Data Cleaning Flashcards
Dirty Data
Data that’s incomplete, incorrect, or irrelevant to the problem you’re trying to solve.
Clean Data
Data that’s complete, correct, and relevant to the problem you’re trying to solve.
Data Engineers
Transform data into a useful format for analysis and give it a reliable infrastructure.
Data Warehousing Specialists
Develop processes and procedures to effectively store and organise data.
Null
An indication that a value does not exist in a dataset. A null is not the same as a zero.
Field
A single piece of information from a row or a column of a spreadsheet.
Field Length
A tool for determining how many characters can be keyed into a field.
Data Validation
This is a tool for checking the accuracy and quality of data before adding or importing it.
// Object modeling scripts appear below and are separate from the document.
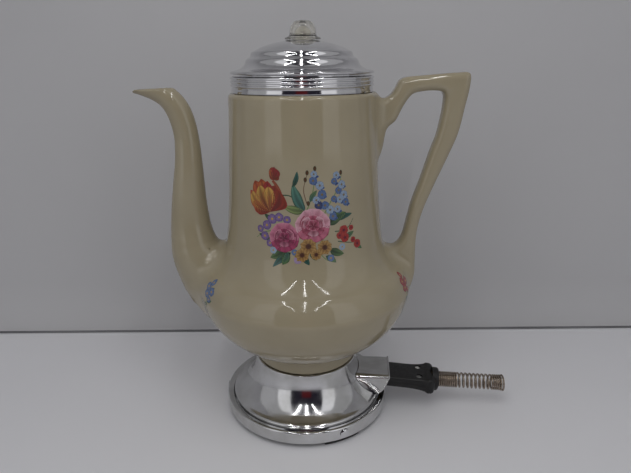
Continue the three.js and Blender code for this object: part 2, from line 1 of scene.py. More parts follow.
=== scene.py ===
"""Looks of the electric coffee percolator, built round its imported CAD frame.

Shapes are worked out in millimetres in the part's own frame (+Z up, origin on the pot's axis, at table level,
+X towards the handle and the plug) and are turned into metres where a mesh is made.
"""

import itertools
import json
import math
import random

import bpy
import numpy as np
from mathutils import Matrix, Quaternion, Vector


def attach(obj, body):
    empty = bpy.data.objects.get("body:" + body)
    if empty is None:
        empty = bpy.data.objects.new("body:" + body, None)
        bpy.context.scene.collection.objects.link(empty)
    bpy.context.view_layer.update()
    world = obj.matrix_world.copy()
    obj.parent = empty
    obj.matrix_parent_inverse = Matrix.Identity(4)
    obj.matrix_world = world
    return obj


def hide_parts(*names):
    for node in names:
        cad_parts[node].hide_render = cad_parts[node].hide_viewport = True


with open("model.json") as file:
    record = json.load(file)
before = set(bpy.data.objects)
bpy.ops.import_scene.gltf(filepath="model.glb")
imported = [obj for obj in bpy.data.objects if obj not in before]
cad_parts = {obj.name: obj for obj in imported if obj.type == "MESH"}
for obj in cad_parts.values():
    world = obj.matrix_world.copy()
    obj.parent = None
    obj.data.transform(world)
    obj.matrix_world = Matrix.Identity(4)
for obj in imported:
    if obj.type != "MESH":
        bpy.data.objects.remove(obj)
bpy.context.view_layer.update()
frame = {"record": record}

MM = 0.001
FINE = 192  # facets round a large turned piece
SMALL = 64  # facets round a small one


# ---------------------------------------------------------------- camera
def make_camera():
    """The camera at the photograph's viewing angle."""
    data = bpy.data.cameras.new("camera")
    data.sensor_width = 36
    data.lens = 30.0
    camera = bpy.data.objects.new("camera", data)
    camera.location = (0.0084, -0.387, 0.272)
    camera.rotation_mode = "QUATERNION"
    tilt = Quaternion((1, 0, 0), math.radians(90 - 18.3))
    roll = Quaternion((0, 0, 1), math.radians(-0.5))
    camera.rotation_quaternion = tilt @ roll
    bpy.context.scene.collection.objects.link(camera)
    bpy.context.scene.camera = camera


make_camera()
bpy.context.scene.view_settings.view_transform = "Standard"


# ---------------------------------------------------------------- curves and outlines
def smooth(points, per_span=8):
    """Points of a smooth line through the given points."""
    p = np.array(points, float)
    p = np.vstack([2 * p[0] - p[1], p, 2 * p[-1] - p[-2]])
    line = []
    for a, b, c, d in zip(p, p[1:], p[2:], p[3:]):
        for t in np.arange(per_span) / per_span:
            line.append(0.5 * (2 * b + (c - a) * t + (2 * a - 5 * b + 4 * c - d) * t**2
                               + (3 * b - a - 3 * c + d) * t**3))
    line.append(p[-2])
    return [tuple(q) for q in line]


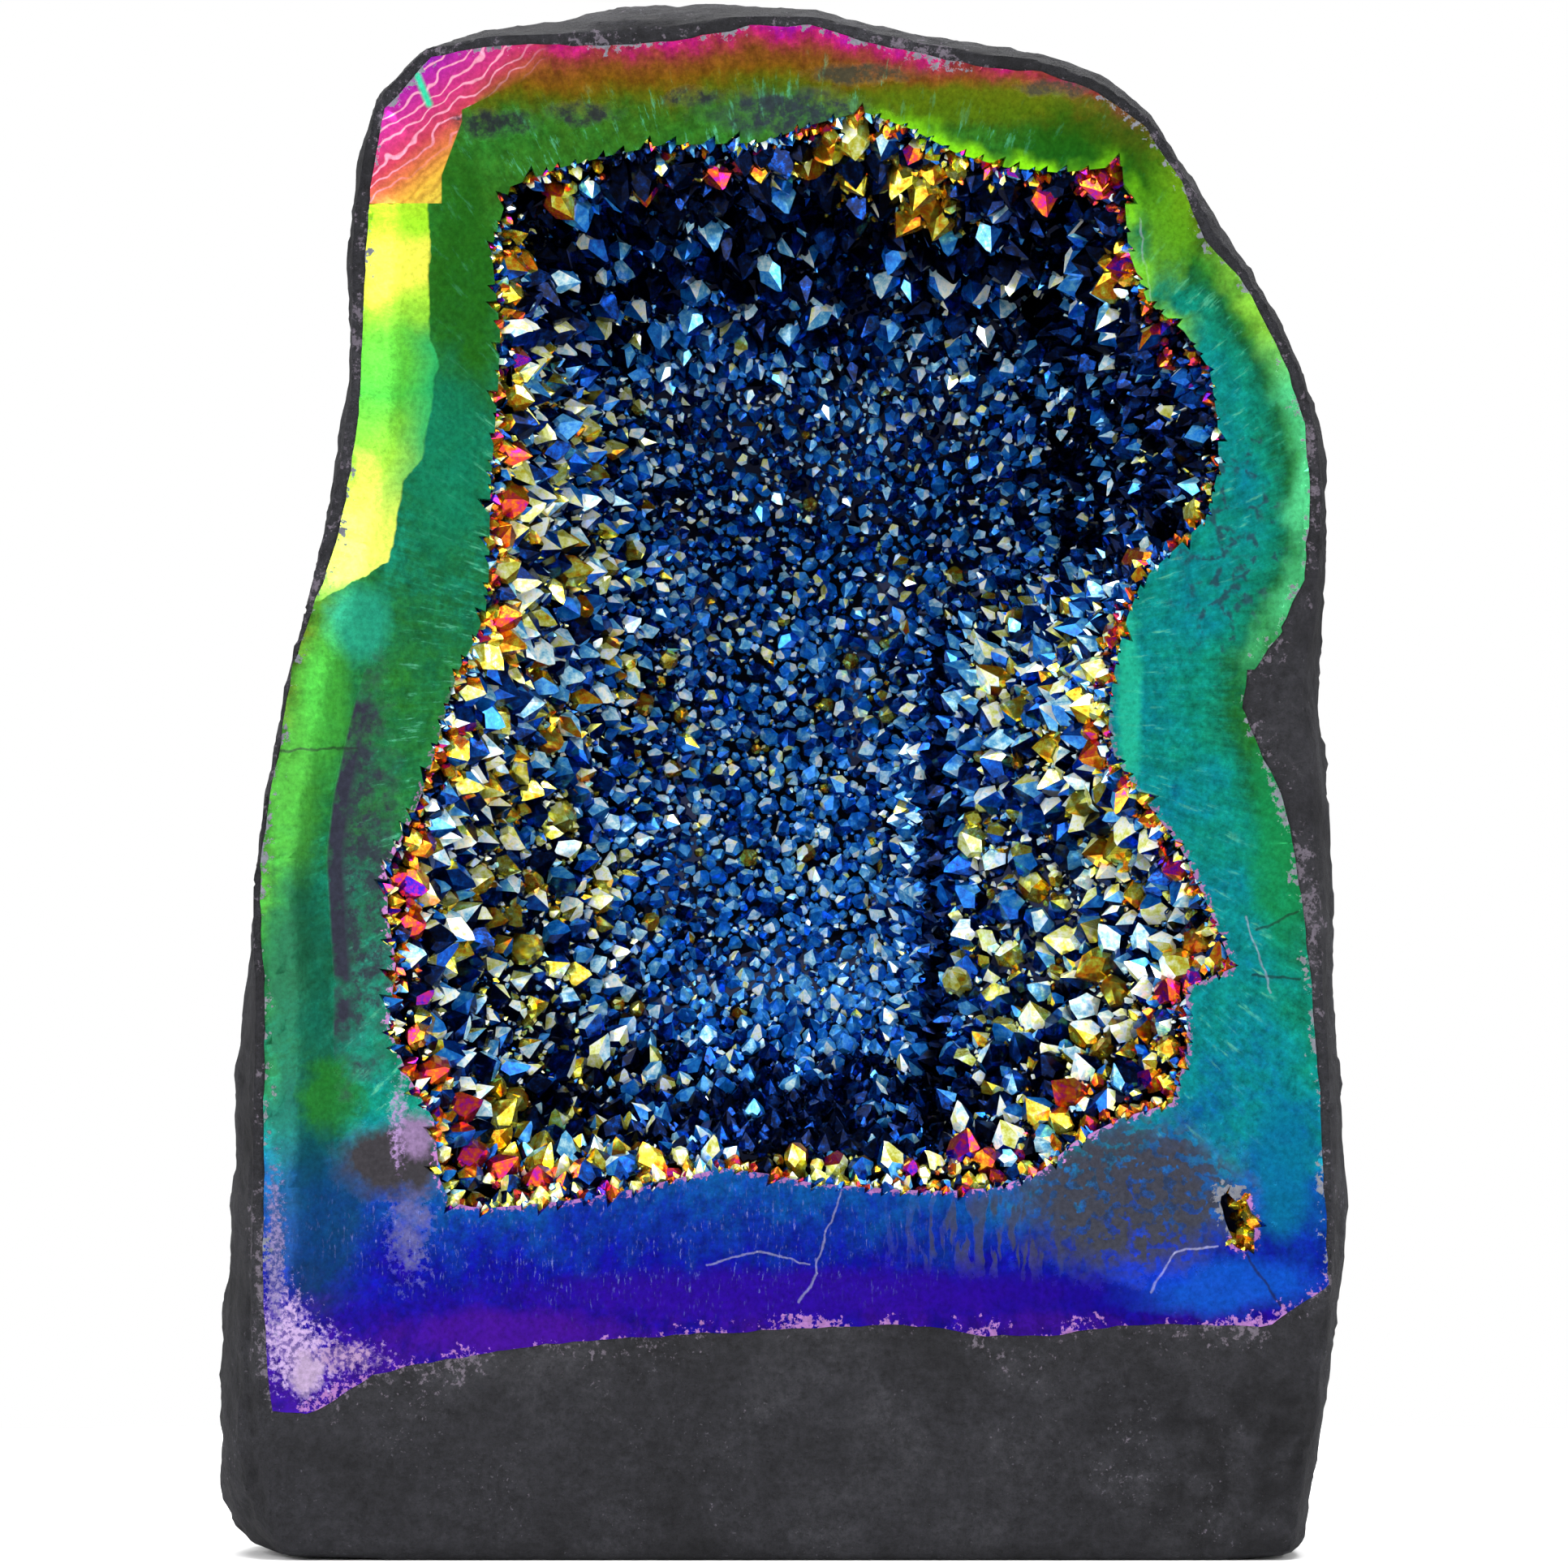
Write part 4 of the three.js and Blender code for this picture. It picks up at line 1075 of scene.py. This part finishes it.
    # Grains of bare quartz along the lower edge, and squiggles where the film peeled on the right.
    grains = add("TexNoise", {"Vector": place, "Scale": 1 / 1.3, "Detail": 3.0, "Roughness": 0.7})
    squiggles = add("TexVoronoi", {"Vector": wobbly, "Scale": 1 / 5}, feature="DISTANCE_TO_EDGE")
    squiggle = add("MapRange", {"Value": squiggles, "From Min": 0.1, "From Max": 0.04, "To Max": 0.75})
    broken_up = add("MapRange", {"Value": blots, "From Min": 0.46, "From Max": 0.54})
    squiggle = add("Math", {0: squiggle, 1: broken_up}, operation="MULTIPLY")
    squiggle = add("Math", {0: squiggle, 1: patch(add, place, (75, 170), (8, 16), 1.4, 3)}, operation="MULTIPLY")
    colour = add("Mix", {"Factor": squiggle, "A": colour, "B": "#26384c"}, data_type="RGBA")
    sprinkle = add("TexNoise", {"Vector": place, "Scale": 1 / 0.9, "Detail": 3.0, "Roughness": 0.7})
    sprinkle = add("MapRange", {"Value": sprinkle, "From Min": 0.44, "From Max": 0.54, "To Min": 0.25, "To Max": 1.0})
    for middle, half, raggedness, grain, tint in BARE:
        mask = patch(add, place, middle, half, raggedness, grain)
        if raggedness > 1:
            mask = add("Math", {0: mask, 1: sprinkle}, operation="MULTIPLY")
        colour = add("Mix", {"Factor": mask, "A": colour, "B": tint}, data_type="RGBA")
        dull = add("Math", {0: dull, 1: mask}, operation="MAXIMUM")
    for start, end in CRACKS:
        mask = add("Math", {0: crack(add, wobbly, start, end, 0.35), 1: 0.65}, operation="MULTIPLY")
        colour = add("Mix", {"Factor": mask, "A": colour, "B": "#1c1820"}, data_type="RGBA")
    for start, end in PALE_LINES:
        mask = add("Math", {0: crack(add, wobbly, start, end, 0.25), 1: 0.35}, operation="MULTIPLY")
        colour = add("Mix", {"Factor": mask, "A": colour, "B": "#a8a8c8"}, data_type="RGBA")
    # Painted highlights: lime along the opening at the upper right, green along the outer edge there, and lilac along
    # the opening below.
    thin = add("Math", {0: grains, 1: 6.0, 2: opening}, operation="MULTIPLY_ADD")
    in_places = add("TexNoise", {"Vector": place, "Scale": 1 / 6, "Detail": 2.0})
    uneven = add("Math", {0: in_places, 1: 9.0, 2: opening}, operation="MULTIPLY_ADD")
    lime = add("MapRange", {"Value": uneven, "From Min": 8.0, "From Max": 4.4}, interpolation_type="SMOOTHSTEP")
    upper = add("Math", {0: patch(add, place, (35, 237), (19, 10), 0.3, 6), 1: 1.0}, operation="MULTIPLY")
    right = add("Math", {0: patch(add, place, (62, 215), (8, 16), 0.3, 6), 1: 0.7}, operation="MULTIPLY")
    lime = add("Math", {0: lime, 1: add("Math", {0: upper, 1: right}, operation="MAXIMUM")}, operation="MULTIPLY")
    colour = add("Mix", {"Factor": lime, "A": colour, "B": "#84dc18"}, data_type="RGBA")
    # Painted highlight: green along the outer edge at the upper right.
    glow = add("Math", {0: in_places, 1: 7.0, 2: edge}, operation="MULTIPLY_ADD")
    glow = add("MapRange", {"Value": glow, "From Min": 7.5, "From Max": 3.0, "To Max": 0.9}, interpolation_type="SMOOTHSTEP")
    glow = add("Math", {0: glow, 1: patch(add, place, (80, 190), (12, 34), 0.3, 6)}, operation="MULTIPLY")
    high_up = add("MapRange", {"Value": z, "From Min": 196.0, "From Max": 206.0})
    glow_colour = add("Mix", {"Factor": high_up, "A": "#54cc88", "B": "#88cc40"}, data_type="RGBA")
    colour = add("Mix", {"Factor": glow, "A": colour, "B": glow_colour}, data_type="RGBA")
    lilac = add("MapRange", {"Value": thin, "From Min": 3.7, "From Max": 3.3})
    below = add("MapRange", {"Value": z, "From Min": 150.0, "From Max": 120.0, "To Max": 0.8})
    colour = add(
        "Mix", {"Factor": add("Math", {0: lilac, 1: below}, operation="MULTIPLY"), "A": colour, "B": "#a86ca8"}, data_type="RGBA"
    )
    # The chipped outer edge.
    ragged = add("Math", {0: grains, 1: 6.0, 2: edge}, operation="MULTIPLY_ADD")
    places = add("TexNoise", {"Vector": place, "Scale": 1 / 11, "Detail": 2.0})
    ragged = add("Math", {0: places, 1: -5.0, 2: ragged}, operation="MULTIPLY_ADD")
    chip = add("MapRange", {"Value": ragged, "From Min": 0.6, "From Max": 0.2})
    low_tone = add("MapRange", {"Value": z, "From Min": 50.0, "From Max": 46.0})
    chip_colour = add("Mix", {"Factor": low_tone, "A": "#64666e", "B": "#80588c"}, data_type="RGBA")
    colour = add("Mix", {"Factor": chip, "A": colour, "B": chip_colour}, data_type="RGBA")
    dull = add("Math", {0: dull, 1: chip}, operation="MAXIMUM")
    speckle = add("TexNoise", {"Vector": place, "Scale": 1 / 0.9, "Detail": 4.0, "Roughness": 0.75})
    speckle = add("MapRange", {"Value": speckle, "From Min": 0.3, "From Max": 0.7, "To Min": 0.7, "To Max": 1.32})
    colour = add("Mix", {"Factor": 1.0, "A": colour, "B": speckle}, data_type="RGBA", blend_type="MULTIPLY")
    # Painted shade: behind the sawn face the band is darkened to near-black blue, like the shaded gaps between the
    # points.
    _, behind, _ = add("SeparateXYZ", {0: place}).node.outputs
    behind = add("MapRange", {"Value": behind, "From Min": FRONT / MM + 0.8, "From Max": FRONT / MM + 2})
    colour = add("Mix", {"Factor": behind, "A": colour, "B": "#0a1230"}, data_type="RGBA")
    rough = add("MapRange", {"Value": dull, "To Min": 0.22, "To Max": 0.65})
    metal = add("MapRange", {"Value": dull, "To Min": 0.5, "To Max": 0.1})
    swell = add("TexNoise", {"Vector": place, "Scale": 1 / 16, "Detail": 2.0})
    relief = add("Bump", {"Height": swell, "Distance": 0.5 * MM, "Strength": 0.5})
    relief = add("Bump", {"Height": grains, "Distance": 0.03 * MM, "Strength": 0.6, "Normal": relief})
    sockets = {"Base Color": colour, "Metallic": metal, "Roughness": rough, "Normal": relief, "Specular IOR Level": 0.1}
    add("OutputMaterial", {"Surface": add("BsdfPrincipled", sockets)})
    return material


rim = finish_piece(as_mesh(band_shape, "polished_rim"), "quartz_band", rim_material())

# %% [markdown]
# The same film lies on the points, where growth left faces as flat as mirrors. Each facet shows one colour, and is
# bright only when it faces a light. So the material is a smooth metal whose colour comes from the facet's value.

# %% The film on the quartz points
POINT_FILM = [
    (0.0, "#0a0c16"),
    (0.09, "#0a183c"),
    (0.2, "#084098"),
    (0.32, "#1474cc"),
    (0.42, "#58a8d4"),
    (0.5, "#bce6f0"),
    (0.56, "#fafcf8"),
    (0.62, "#ecf4a0"),
    (0.69, "#ccd040"),
    (0.76, "#c88c18"),
    (0.83, "#c04c10"),
    (0.89, "#b02048"),
    (0.94, "#8c1090"),
    (1.0, "#2814a8"),
]
# Where the film is silvery, light also comes back out of the quartz itself, so it is less of a metal there.
POINT_METAL = [(0.0, 1.0), (0.18, 0.9), (0.28, 0.6), (0.42, 0.4), (0.6, 0.35), (0.68, 0.85), (1.0, 0.85)]


def point_material():
    material, add = new_material("quartz points under a titanium film")
    place = add("VectorMath", {0: add("TexCoord").node.outputs["Object"], "Scale": 1 / MM}, operation="SCALE")
    film = add("Attribute", attribute_name="film").node.outputs["Fac"]
    drift = add("TexNoise", {"Vector": place, "Scale": 1 / 1.4, "Detail": 3.0, "Roughness": 0.7})
    drift = add("Math", {0: drift, 1: -0.5}, operation="ADD")
    order = add("Math", {0: drift, 1: 0.45, 2: film}, operation="MULTIPLY_ADD")
    colour = set_stops(add("ValToRGB", {"Fac": order}), POINT_FILM)
    metal = set_stops(add("ValToRGB", {"Fac": film}), POINT_METAL)
    shader = add("BsdfPrincipled", {"Base Color": colour, "Metallic": metal, "Roughness": 0.13})
    add("OutputMaterial", {"Surface": shader})
    return material


filmed = point_material()
crust = finish_piece(points_mesh, "crystal_crust", filmed)
small_points = finish_piece(small_mesh, "crystal_crust", filmed)

# %% [markdown]
# ## The studio
#
# The geode stands on a plain pale floor under large soft lights. Flat mirrors are bright only where they see a
# light, so the lights are few and large, with dark between them. That is what makes some facets flash and leaves
# their neighbours deep blue.

# %% Floor, lights and world
CENTRE = (cad_box[0] + cad_box[1]) / 2


def softbox(name, place, size, power, tint="#ffffff"):
    light = bpy.data.lights.new(name, "AREA")
    light.shape = "RECTANGLE"
    light.size, light.size_y = size
    light.energy = power
    light.color = linear(tint)[:3]
    lamp = bpy.data.objects.new(name, light)
    lamp.location = Vector(place)
    lamp.rotation_euler = (CENTRE - lamp.location).to_track_quat("-Z", "Y").to_euler()
    lamp.visible_camera = False
    bpy.context.scene.collection.objects.link(lamp)
    return lamp


def pale_floor():
    shape = bmesh.new()
    bmesh.ops.create_circle(shape, cap_ends=True, segments=128, radius=0.42)
    floor = as_object(as_mesh(shape, "floor"))
    floor.location.z = -0.0002
    material, add = new_material("pale matt paper")
    shader = add("BsdfPrincipled", {"Base Color": "#f2f2f2", "Roughness": 0.9})
    add("OutputMaterial", {"Surface": shader})
    floor.data.materials.append(material)


def studio_world():
    world = bpy.data.worlds.new("studio")
    bpy.context.scene.world = world
    world.use_nodes = True
    tree = world.node_tree
    tree.nodes.clear()
    add = functools.partial(node, tree)
    seen = add("LightPath")
    strength = add("MapRange", {"Value": seen, "To Min": 0.3, "To Max": 1.0})
    add("OutputWorld", {"Surface": add("Background", {"Color": "#ffffff", "Strength": strength})})


pale_floor()
studio_world()
softbox("left softbox", (-0.8, -0.85, 0.5), (0.36, 0.6), 5.6)
softbox("right softbox", (0.85, -0.9, 0.4), (0.3, 0.5), 4.2)
softbox("top softbox", (0.1, -0.55, 1.1), (0.6, 0.4), 4.4)
softbox("left strip", (-0.35, -1.3, 0.1), (0.2, 0.3), 1.8)
softbox("right strip", (0.5, -1.2, 0.75), (0.4, 0.2), 2.4)
softbox("upper left strip", (-0.45, -0.9, 0.95), (0.2, 0.4), 2.2)
softbox("far left panel", (-0.9, -0.3, 0.35), (0.5, 0.8), 6)
softbox("far right panel", (0.9, -0.32, 0.3), (0.5, 0.7), 5)
softbox("high panel", (0.0, -0.2, 0.95), (0.9, 0.5), 6)
softbox("background light", (0.0, 0.9, 1.2), (1.6, 0.8), 45)

# %% [markdown]
# The photo was taken from straight ahead with a long lens, so the sawn face shows its true outline. The camera
# looks level at the middle of the frame.

# %% Camera
FRAME_WIDTH = 262.75 * MM  # how much of the sawn face's plane the picture spans
LENS = 300.0
SENSOR = 36.0
camera_data = bpy.data.cameras.new("camera")
camera_data.lens = LENS
camera_data.sensor_width = SENSOR
camera_data.clip_start = 0.1
camera_data.clip_end = 50
camera = bpy.data.objects.new("camera", camera_data)
camera.location = (0.5 * MM, FRONT - FRAME_WIDTH * LENS / SENSOR, 130 * MM)
camera.rotation_euler = (math.pi / 2, 0, 0)
bpy.context.scene.collection.objects.link(camera)
bpy.context.scene.camera = camera
bpy.context.scene.view_settings.view_transform = "Standard"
Data-cleaning tools and techniques
- Remove duplicates
- Remove irrelevant data
- Remove extra spaces and blanks
- Fix misspellings
- Fix inconsistent capitalisation
- Fix incorrect punctuation and other types
- Removing formatting [most Spreadsheet apps have a ‘clear format’ tool in the toolbar.
Data merging
The process of combining two or more datasets into a single dataset.
Compatibility
How well two or more datasets are able to work together.
Compatibility Questions
- Do I have all the data I need?
- Does the data I need exist within these datasets?
- Do the datasets need to be cleaned or are they ready for me to use?
- Are the datasets cleaned to the same standard?